Something like http://www.bestbuy.com/site/buffalo-air ... Id=4556829  would be more stealth.


----------



## 46et2 (Aug 8, 2014)

As usual happens, after creating the topic I found some partial answer
viewtopic.php?t=7562

There is a list of "brand" names for usb wifi dongles


----------



## rusty (Aug 8, 2014)

There's a list of compatable wireless NICs in subsection 3.5 of this page http://www.freebsd.org/releases/10.0R/hardware.html


----------



## yom (Aug 8, 2014)

I can assure you that not every wifi usb dongle are not all equal in that list.
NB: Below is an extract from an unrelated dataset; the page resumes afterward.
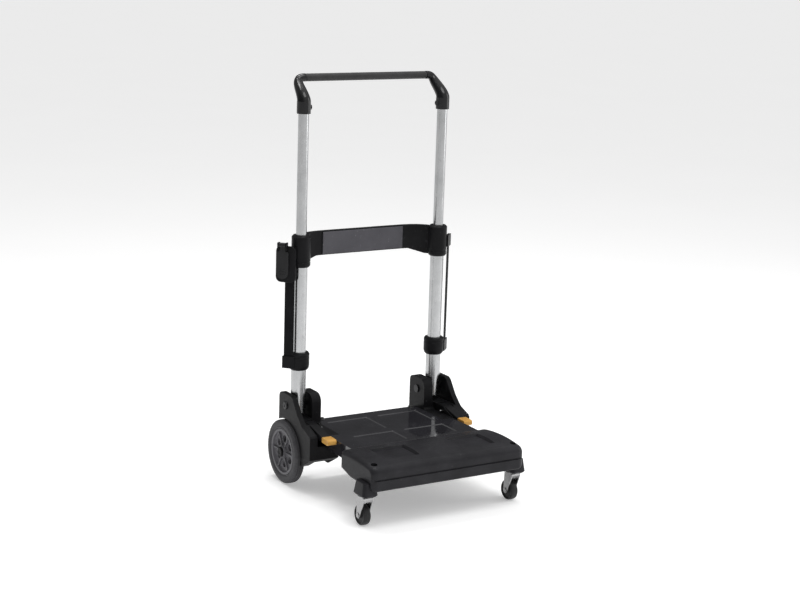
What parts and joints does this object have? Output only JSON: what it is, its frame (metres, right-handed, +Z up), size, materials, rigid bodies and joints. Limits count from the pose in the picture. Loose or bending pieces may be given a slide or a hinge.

Some are surely working great, some other are working but there are known caveats to them, like some zyd(4) based driver.

The best thing is to check for sure the hardware list for the release, but also to check the man for the associated driver, and to search actively for anything in the forums and in the freebsd-wireless mailing list.


----------



## asteriskRoss (Aug 8, 2014)

46et2 said:
			
		

> Found somewhere a link to http://www.edimax.com/edimax/merchandis ... ew-7711uan , but really, wouldn't this Godzilla look funny and people pointing fingers "look he is trying to run FreeBSD"


As per Thread 47252 I'm using the "Godzilla" adapter you identified and it's working fine even it does offend your fashion sensibilities  I find people point fingers saying "look, he is running FreeBSD, I wish I were as awesome"  §e ...Well, ok, so maybe not, but I've not had any WiFi reception issues with that monster aerial.  You may also want to ask @gatanu, who was planning to order one.


----------



## bsdkeith (Aug 8, 2014)

Do you want to 'use' your wifi or just look 'cool' - a bigger antenna will be best. (Personal experience shows this.)


----------



## Business_Woman (Aug 11, 2014)

Dongle....


----------



## Uniballer (Aug 11, 2014)

I had good luck with TP-Link TL-WN721N - Newegg link


----------



## 46et2 (Aug 16, 2014)

Thank you for the TP-Link. Went to Fry's and got one because they seemed to have more choices than best buy and allowed me to test on place !
Don't have the exact model but it was similar to this one (a Godzilla also ) ). Will post back later
http://www.frys.com/product/6502223?sit ... IN_RSLT_PG


----------